Perhaps BlacKkKlansman’s greatest asset its Lee’s ability to embrace the complications of race and identity along with the broad strokes. While the film occasionally plays like a tamped-down version of Black Dynamite, its deeper emotional and political truths resonate through each frame of Chayse Irvin’s dynamite period cinematography, or Terence Blanchard’s horn-heavy score. It’s one of Lee’s best films in a long time, and one that clearly resonates on a deep, personal level with him.

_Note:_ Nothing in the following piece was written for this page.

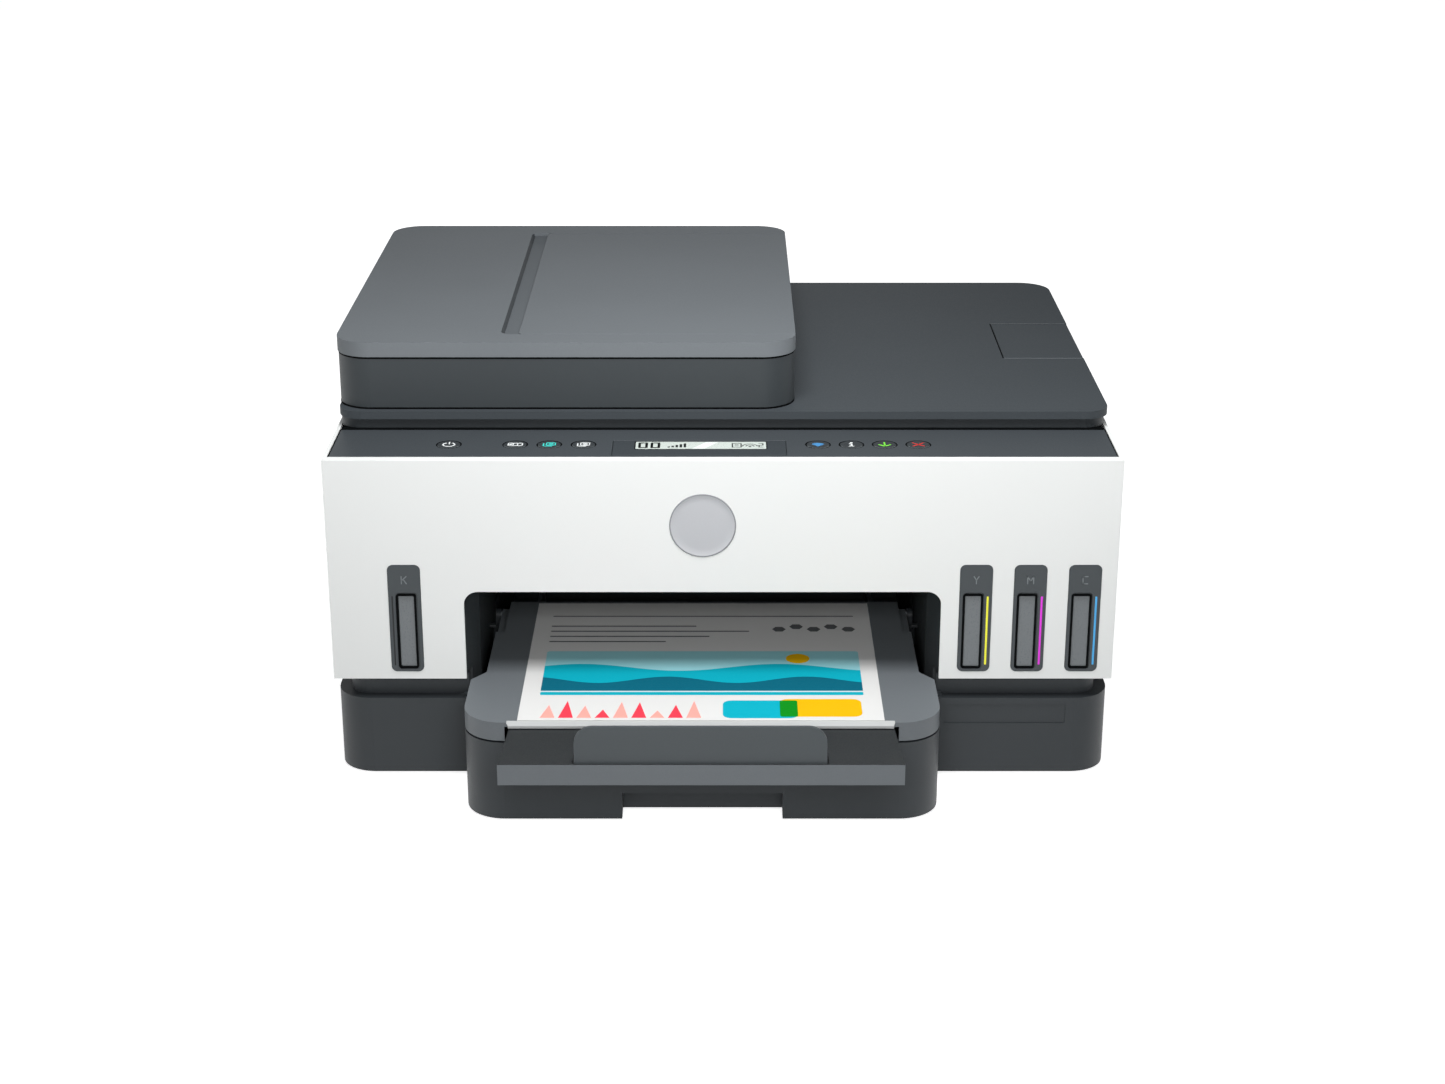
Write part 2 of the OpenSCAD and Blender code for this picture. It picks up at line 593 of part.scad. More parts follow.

As we reckon with this newfound status quo, where racism and white nationalism have a bigger platform than they have in decades, Lee stresses the need for audiences to see these movements for what they are – a resurrection of the Klan in so many words. Much like David Duke’s attempts at sanitization, no amount of polish should make us lose sight of what really drives these kinds of people. They’re not ‘dapper’ academics with different ideas; they’re not ignorant people with economic anxiety. They’re racists. It’s that simple.
BlacKkKlansman jive-talks its way into theaters Friday, August 10th.